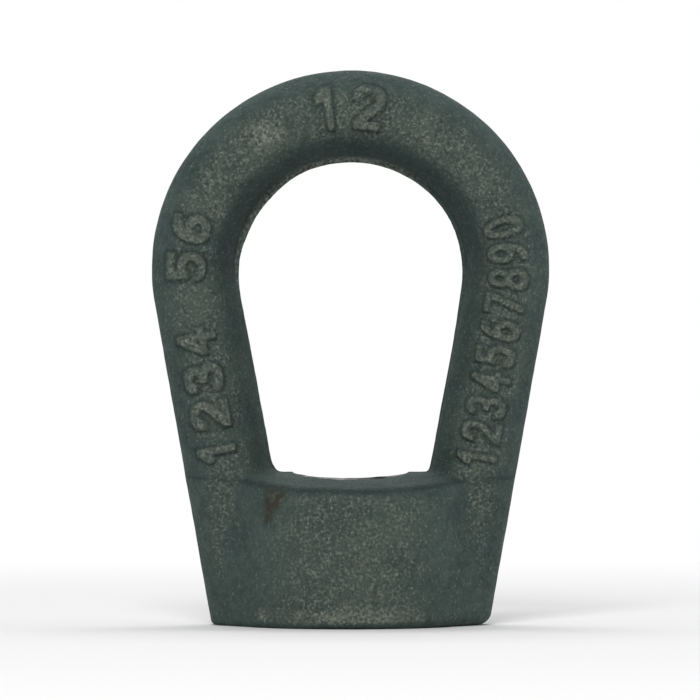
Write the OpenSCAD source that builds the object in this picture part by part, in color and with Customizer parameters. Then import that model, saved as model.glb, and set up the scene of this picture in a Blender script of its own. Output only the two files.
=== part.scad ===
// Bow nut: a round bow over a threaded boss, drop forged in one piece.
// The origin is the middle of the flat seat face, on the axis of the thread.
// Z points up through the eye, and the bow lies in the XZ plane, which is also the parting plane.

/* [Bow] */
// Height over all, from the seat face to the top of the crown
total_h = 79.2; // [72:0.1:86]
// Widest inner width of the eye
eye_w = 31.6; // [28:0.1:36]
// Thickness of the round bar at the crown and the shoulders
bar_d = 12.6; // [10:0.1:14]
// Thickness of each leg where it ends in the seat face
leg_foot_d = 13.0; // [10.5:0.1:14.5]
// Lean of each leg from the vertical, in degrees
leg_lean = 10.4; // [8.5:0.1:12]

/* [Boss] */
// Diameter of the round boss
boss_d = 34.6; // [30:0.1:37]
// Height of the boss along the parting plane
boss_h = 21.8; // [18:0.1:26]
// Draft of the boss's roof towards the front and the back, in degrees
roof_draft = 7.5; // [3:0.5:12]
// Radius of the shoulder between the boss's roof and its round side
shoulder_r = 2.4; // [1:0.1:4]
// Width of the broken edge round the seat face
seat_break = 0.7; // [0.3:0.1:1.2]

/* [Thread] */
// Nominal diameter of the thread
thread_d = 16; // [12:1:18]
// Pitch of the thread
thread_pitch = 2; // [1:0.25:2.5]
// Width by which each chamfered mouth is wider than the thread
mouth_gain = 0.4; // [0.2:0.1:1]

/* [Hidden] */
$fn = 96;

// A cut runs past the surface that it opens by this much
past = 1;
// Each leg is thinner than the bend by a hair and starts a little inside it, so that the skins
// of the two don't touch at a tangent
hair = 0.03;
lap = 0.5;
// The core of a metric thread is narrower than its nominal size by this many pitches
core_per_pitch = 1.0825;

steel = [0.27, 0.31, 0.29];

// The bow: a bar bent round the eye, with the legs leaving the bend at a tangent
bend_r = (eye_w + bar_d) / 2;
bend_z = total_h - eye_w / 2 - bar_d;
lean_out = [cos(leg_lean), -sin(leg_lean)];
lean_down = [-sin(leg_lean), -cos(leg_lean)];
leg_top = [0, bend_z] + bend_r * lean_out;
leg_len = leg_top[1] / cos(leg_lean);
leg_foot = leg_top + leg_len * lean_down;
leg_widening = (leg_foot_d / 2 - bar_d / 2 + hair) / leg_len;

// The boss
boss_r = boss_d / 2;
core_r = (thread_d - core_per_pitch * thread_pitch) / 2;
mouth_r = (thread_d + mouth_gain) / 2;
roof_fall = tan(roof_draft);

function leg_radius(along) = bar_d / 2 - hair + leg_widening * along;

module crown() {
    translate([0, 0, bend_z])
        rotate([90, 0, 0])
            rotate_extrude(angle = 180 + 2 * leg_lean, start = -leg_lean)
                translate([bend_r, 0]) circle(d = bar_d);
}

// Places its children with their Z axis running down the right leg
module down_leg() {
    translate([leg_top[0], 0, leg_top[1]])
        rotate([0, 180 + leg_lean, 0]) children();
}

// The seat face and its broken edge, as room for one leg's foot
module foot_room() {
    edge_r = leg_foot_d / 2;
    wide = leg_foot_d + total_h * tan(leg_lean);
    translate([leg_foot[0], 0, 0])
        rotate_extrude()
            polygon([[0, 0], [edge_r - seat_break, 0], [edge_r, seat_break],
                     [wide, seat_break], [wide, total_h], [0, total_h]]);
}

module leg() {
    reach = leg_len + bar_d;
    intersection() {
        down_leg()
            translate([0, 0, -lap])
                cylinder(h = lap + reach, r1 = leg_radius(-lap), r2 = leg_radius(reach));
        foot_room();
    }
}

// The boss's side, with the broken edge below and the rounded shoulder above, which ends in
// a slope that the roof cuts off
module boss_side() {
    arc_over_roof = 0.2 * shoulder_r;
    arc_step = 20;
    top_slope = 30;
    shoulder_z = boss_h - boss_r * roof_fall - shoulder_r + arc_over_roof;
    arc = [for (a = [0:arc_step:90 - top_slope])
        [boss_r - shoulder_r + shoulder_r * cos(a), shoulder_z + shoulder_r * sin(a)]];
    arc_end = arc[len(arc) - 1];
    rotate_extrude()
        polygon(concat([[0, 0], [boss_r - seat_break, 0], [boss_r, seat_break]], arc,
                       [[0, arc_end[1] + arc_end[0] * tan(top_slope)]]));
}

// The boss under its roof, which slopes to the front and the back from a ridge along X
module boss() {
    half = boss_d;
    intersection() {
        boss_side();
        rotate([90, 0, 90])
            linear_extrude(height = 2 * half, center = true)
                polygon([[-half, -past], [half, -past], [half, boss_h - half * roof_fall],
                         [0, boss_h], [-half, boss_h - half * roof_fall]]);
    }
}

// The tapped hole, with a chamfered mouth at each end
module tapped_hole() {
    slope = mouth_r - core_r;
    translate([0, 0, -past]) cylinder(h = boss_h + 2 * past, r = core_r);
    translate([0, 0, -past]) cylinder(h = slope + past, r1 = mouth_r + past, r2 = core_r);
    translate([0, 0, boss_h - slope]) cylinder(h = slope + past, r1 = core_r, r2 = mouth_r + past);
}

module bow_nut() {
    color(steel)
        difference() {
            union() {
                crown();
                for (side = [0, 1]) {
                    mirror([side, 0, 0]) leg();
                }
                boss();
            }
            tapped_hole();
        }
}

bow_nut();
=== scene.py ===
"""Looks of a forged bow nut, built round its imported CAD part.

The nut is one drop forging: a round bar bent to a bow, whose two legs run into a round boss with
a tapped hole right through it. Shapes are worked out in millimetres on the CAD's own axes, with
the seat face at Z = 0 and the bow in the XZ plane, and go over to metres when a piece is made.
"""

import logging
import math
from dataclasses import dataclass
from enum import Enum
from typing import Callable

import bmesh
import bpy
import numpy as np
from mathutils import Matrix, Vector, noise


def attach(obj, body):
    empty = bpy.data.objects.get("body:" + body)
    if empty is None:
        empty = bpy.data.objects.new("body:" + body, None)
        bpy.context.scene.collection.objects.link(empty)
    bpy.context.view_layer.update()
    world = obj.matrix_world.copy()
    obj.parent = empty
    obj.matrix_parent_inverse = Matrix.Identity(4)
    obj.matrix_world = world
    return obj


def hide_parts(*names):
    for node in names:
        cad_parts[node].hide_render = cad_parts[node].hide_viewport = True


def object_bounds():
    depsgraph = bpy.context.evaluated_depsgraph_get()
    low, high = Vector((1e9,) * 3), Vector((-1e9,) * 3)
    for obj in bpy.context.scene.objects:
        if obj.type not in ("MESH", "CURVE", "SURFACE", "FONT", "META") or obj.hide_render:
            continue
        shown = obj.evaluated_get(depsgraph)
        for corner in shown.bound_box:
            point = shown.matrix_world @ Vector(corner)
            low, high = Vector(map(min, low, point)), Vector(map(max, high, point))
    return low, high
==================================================
[SET TASK] Please return the data above exactly as given.

[ANSWER TO THIS PROBLEM]
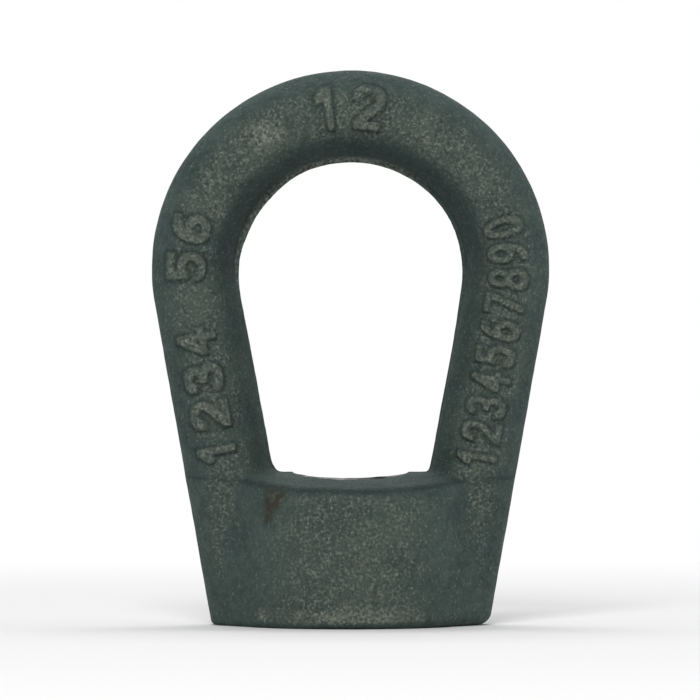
Write the OpenSCAD source that builds the object in this picture part by part, in color and with Customizer parameters. Then import that model, saved as model.glb, and set up the scene of this picture in a Blender script of its own. Output only the two files.
=== part.scad ===
// Bow nut: a round bow over a threaded boss, drop forged in one piece.
// The origin is the middle of the flat seat face, on the axis of the thread.
// Z points up through the eye, and the bow lies in the XZ plane, which is also the parting plane.

/* [Bow] */
// Height over all, from the seat face to the top of the crown
total_h = 79.2; // [72:0.1:86]
// Widest inner width of the eye
eye_w = 31.6; // [28:0.1:36]
// Thickness of the round bar at the crown and the shoulders
bar_d = 12.6; // [10:0.1:14]
// Thickness of each leg where it ends in the seat face
leg_foot_d = 13.0; // [10.5:0.1:14.5]
// Lean of each leg from the vertical, in degrees
leg_lean = 10.4; // [8.5:0.1:12]

/* [Boss] */
// Diameter of the round boss
boss_d = 34.6; // [30:0.1:37]
// Height of the boss along the parting plane
boss_h = 21.8; // [18:0.1:26]
// Draft of the boss's roof towards the front and the back, in degrees
roof_draft = 7.5; // [3:0.5:12]
// Radius of the shoulder between the boss's roof and its round side
shoulder_r = 2.4; // [1:0.1:4]
// Width of the broken edge round the seat face
seat_break = 0.7; // [0.3:0.1:1.2]

/* [Thread] */
// Nominal diameter of the thread
thread_d = 16; // [12:1:18]
// Pitch of the thread
thread_pitch = 2; // [1:0.25:2.5]
// Width by which each chamfered mouth is wider than the thread
mouth_gain = 0.4; // [0.2:0.1:1]

/* [Hidden] */
$fn = 96;

// A cut runs past the surface that it opens by this much
past = 1;
// Each leg is thinner than the bend by a hair and starts a little inside it, so that the skins
// of the two don't touch at a tangent
hair = 0.03;
lap = 0.5;
// The core of a metric thread is narrower than its nominal size by this many pitches
core_per_pitch = 1.0825;

steel = [0.27, 0.31, 0.29];

// The bow: a bar bent round the eye, with the legs leaving the bend at a tangent
bend_r = (eye_w + bar_d) / 2;
bend_z = total_h - eye_w / 2 - bar_d;
lean_out = [cos(leg_lean), -sin(leg_lean)];
lean_down = [-sin(leg_lean), -cos(leg_lean)];
leg_top = [0, bend_z] + bend_r * lean_out;
leg_len = leg_top[1] / cos(leg_lean);
leg_foot = leg_top + leg_len * lean_down;
leg_widening = (leg_foot_d / 2 - bar_d / 2 + hair) / leg_len;

// The boss
boss_r = boss_d / 2;
core_r = (thread_d - core_per_pitch * thread_pitch) / 2;
mouth_r = (thread_d + mouth_gain) / 2;
roof_fall = tan(roof_draft);

function leg_radius(along) = bar_d / 2 - hair + leg_widening * along;

module crown() {
    translate([0, 0, bend_z])
        rotate([90, 0, 0])
            rotate_extrude(angle = 180 + 2 * leg_lean, start = -leg_lean)
                translate([bend_r, 0]) circle(d = bar_d);
}

// Places its children with their Z axis running down the right leg
module down_leg() {
    translate([leg_top[0], 0, leg_top[1]])
        rotate([0, 180 + leg_lean, 0]) children();
}

// The seat face and its broken edge, as room for one leg's foot
module foot_room() {
    edge_r = leg_foot_d / 2;
    wide = leg_foot_d + total_h * tan(leg_lean);
    translate([leg_foot[0], 0, 0])
        rotate_extrude()
            polygon([[0, 0], [edge_r - seat_break, 0], [edge_r, seat_break],
                     [wide, seat_break], [wide, total_h], [0, total_h]]);
}

module leg() {
    reach = leg_len + bar_d;
    intersection() {
        down_leg()
            translate([0, 0, -lap])
                cylinder(h = lap + reach, r1 = leg_radius(-lap), r2 = leg_radius(reach));
        foot_room();
    }
}

// The boss's side, with the broken edge below and the rounded shoulder above, which ends in
// a slope that the roof cuts off
module boss_side() {
    arc_over_roof = 0.2 * shoulder_r;
    arc_step = 20;
    top_slope = 30;
    shoulder_z = boss_h - boss_r * roof_fall - shoulder_r + arc_over_roof;
    arc = [for (a = [0:arc_step:90 - top_slope])
        [boss_r - shoulder_r + shoulder_r * cos(a), shoulder_z + shoulder_r * sin(a)]];
    arc_end = arc[len(arc) - 1];
    rotate_extrude()
        polygon(concat([[0, 0], [boss_r - seat_break, 0], [boss_r, seat_break]], arc,
                       [[0, arc_end[1] + arc_end[0] * tan(top_slope)]]));
}

// The boss under its roof, which slopes to the front and the back from a ridge along X
module boss() {
    half = boss_d;
    intersection() {
        boss_side();
        rotate([90, 0, 90])
            linear_extrude(height = 2 * half, center = true)
                polygon([[-half, -past], [half, -past], [half, boss_h - half * roof_fall],
                         [0, boss_h], [-half, boss_h - half * roof_fall]]);
    }
}

// The tapped hole, with a chamfered mouth at each end
module tapped_hole() {
    slope = mouth_r - core_r;
    translate([0, 0, -past]) cylinder(h = boss_h + 2 * past, r = core_r);
    translate([0, 0, -past]) cylinder(h = slope + past, r1 = mouth_r + past, r2 = core_r);
    translate([0, 0, boss_h - slope]) cylinder(h = slope + past, r1 = core_r, r2 = mouth_r + past);
}

module bow_nut() {
    color(steel)
        difference() {
            union() {
                crown();
                for (side = [0, 1]) {
                    mirror([side, 0, 0]) leg();
                }
                boss();
            }
            tapped_hole();
        }
}

bow_nut();
=== scene.py ===
"""Looks of a forged bow nut, built round its imported CAD part.

The nut is one drop forging: a round bar bent to a bow, whose two legs run into a round boss with
a tapped hole right through it. Shapes are worked out in millimetres on the CAD's own axes, with
the seat face at Z = 0 and the bow in the XZ plane, and go over to metres when a piece is made.
"""

import logging
import math
from dataclasses import dataclass
from enum import Enum
from typing import Callable

import bmesh
import bpy
import numpy as np
from mathutils import Matrix, Vector, noise


def attach(obj, body):
    empty = bpy.data.objects.get("body:" + body)
    if empty is None:
        empty = bpy.data.objects.new("body:" + body, None)
        bpy.context.scene.collection.objects.link(empty)
    bpy.context.view_layer.update()
    world = obj.matrix_world.copy()
    obj.parent = empty
    obj.matrix_parent_inverse = Matrix.Identity(4)
    obj.matrix_world = world
    return obj


def hide_parts(*names):
    for node in names:
        cad_parts[node].hide_render = cad_parts[node].hide_viewport = True


def object_bounds():
    depsgraph = bpy.context.evaluated_depsgraph_get()
    low, high = Vector((1e9,) * 3), Vector((-1e9,) * 3)
    for obj in bpy.context.scene.objects:
        if obj.type not in ("MESH", "CURVE", "SURFACE", "FONT", "META") or obj.hide_render:
            continue
        shown = obj.evaluated_get(depsgraph)
        for corner in shown.bound_box:
            point = shown.matrix_world @ Vector(corner)
            low, high = Vector(map(min, low, point)), Vector(map(max, high, point))
    return low, high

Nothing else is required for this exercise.